The 300 million yen, by the way, work out to almost $3,664,570 at today’s exchange rate of 81.86 yen per U.S. dollar. And if all this talk of money and donations moves you to do your share to help the people of Japan in rebuilding from this natural disaster, Lili Ladaga has put together a list of organizations that are working on relief and recovery in the region and accepting donations.
The third release informs us that:
Production on Monday, March 14th
Toyota has decided to suspend production at all Toyota Motor Corporation plants, as well as at all subsidiary vehicle-manufacturing plants (e.g. Central Motors, Kanto Auto), on Monday, March 14th.
It is because Toyota places utmost priority on ensuring the safety of all team members at Toyota, its subsidiary vehicle manufacturers such as Central and Kanto, and at its suppliers, as well as on confirming the safety of their family members.
In a Bloomberg article, Toyota spokeswoman Shiori Hashimoto expands a bit on this, stating that the company will suspend production at all 12 of its factories in Japan as well as its body makers on Monday 14 March and, upon confirming the safety of all its employees and assessing general conditions at the plants will then decide if it will start operations the following day.
Even amidst cautiously optimistic (given the magnitude of the earthquakes and tsunami) damage and recovery reports insofar as most carmakers facilities, the wild card in the process of returning to a semblance of normalcy is damage to the transportation infrastructure, both domestic roads and rail, as well as seaports from which Japan can export its automobiles and other goods. A Reuters article by Bernie Woodall (which also appears in a slightly longer and more comprehensive version on Automotive News) contains these ominous passages:
The massive earthquake…in Japan threatens to crimp U.S.-bound exports of Japanese vehicles and parts in coming months, straining an already stretched supply base in the recovering industry.
All major ports in Japan were shut down…after the 8.9 magnitude earthquake and tsunami. If ports remain shut for an extended period, exports of Japanese automobiles to North America could be delayed, analysts said.
“It’s a very bad situation,” said Dennis Virag, president of the Automotive Consulting Group.
“Japan has excellent ports but they’re going to be the focus of rescue efforts. I don’t know how much (non-relief shipping) is going to be going out for while,” he said.
North American-based auto plants could also be affected if parts shipments are delayed, Virag said.
Earlier this month, Toyota said slim inventory of its Lexus luxury brand were hurting sales in North America. All of the Lexus models sold in North America are made in Japan with the exception of the RX sport utility vehicle.

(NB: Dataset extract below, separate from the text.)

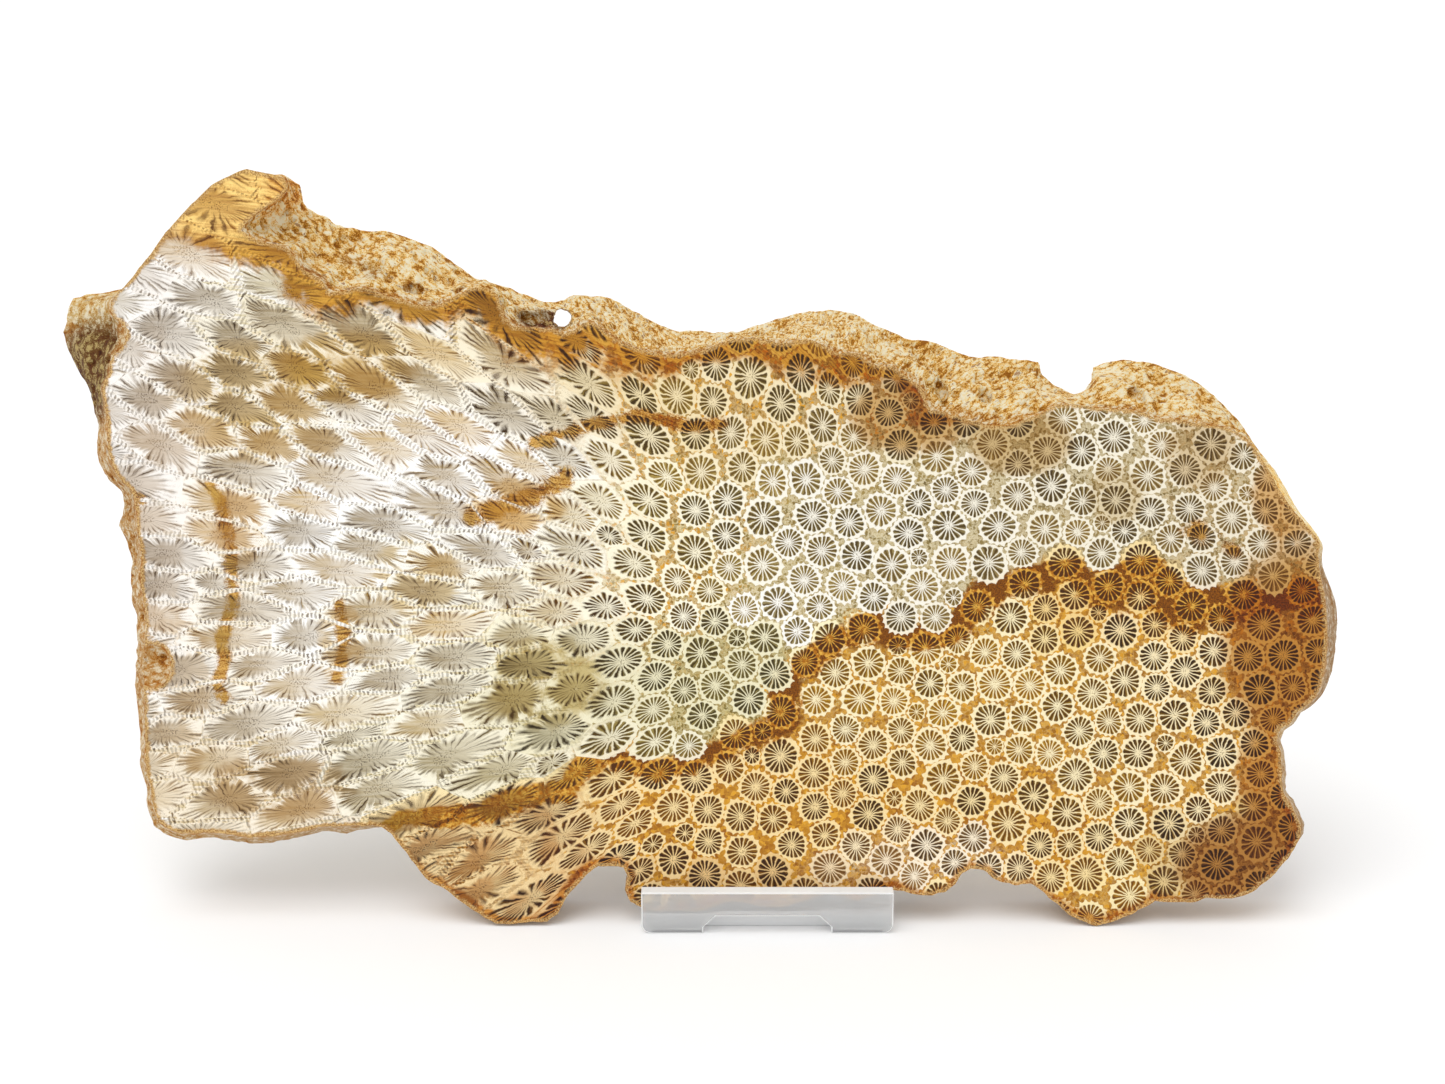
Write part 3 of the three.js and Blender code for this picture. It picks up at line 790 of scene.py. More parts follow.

Baird analyst David Leiker said infrastructure damage from the quake could affect the shipments of parts and vehicles.
“The situation requires watching,” Leiker said… “The Japanese supply base ships components around the world and (this) could have a ripple effect anywhere.”
Auto manufacturing represented about 17 percent of Japan’s industrial output in 2008, according to Baird.
The severe downturn in U.S. auto sales in 2008 and 2009 drove many parts suppliers out of business and forced others to retrench sharply.
The restructuring has improved profitability for remaining suppliers but has also stretched them so thin that even relatively minor disruptions can force wide shutdowns of auto assembly plants, executives have said.
An article by Dustin Walsh of Crain’s Detroit Business focuses on the impact on carmaker suppliers but includes these informative passages:
It is unknown whether the suppliers will need to slow production because of damage to plants owned by automakers or the lower tiers of their suppliers.
Although the manufacturing impact appears limited, the biggest threat to the automotive industry is the condition of Japan’s ports after the tsunami engulfed the country’s eastern seaboard, said Mike Wall, senior manager of strategic analysis for IHS Automotive Inc.
“As of now, it seems we’ve escaped with limited damage, but the state of the ports remains a big question mark,” he said.
How the quake will affect the U.S., and particularly the auto industry supply chain, is not known.
However, the automotive industry’s move to a more regionalized supply base likely saved production in North America, Wall said.
Most Japanese automakers used to import most parts from Japan.
Rich Kwas, an auto analyst for Wells Fargo, said shipping from ports in northern Japan could be limited in the near term. But ports in central Japan, such as Tokyo and Yokohama, and southern Japan could be operating soon, he wrote in a report today.
Kwas wrote that some U.S. suppliers could benefit in the near term if Japanese automakers shift output to North America, but capacity at those U.S. operations is already an issue.
“So the ability to shift production to North America could be limited,” he wrote. “That said, Johnson Controls would likely be the biggest beneficiary if that scenario played out.”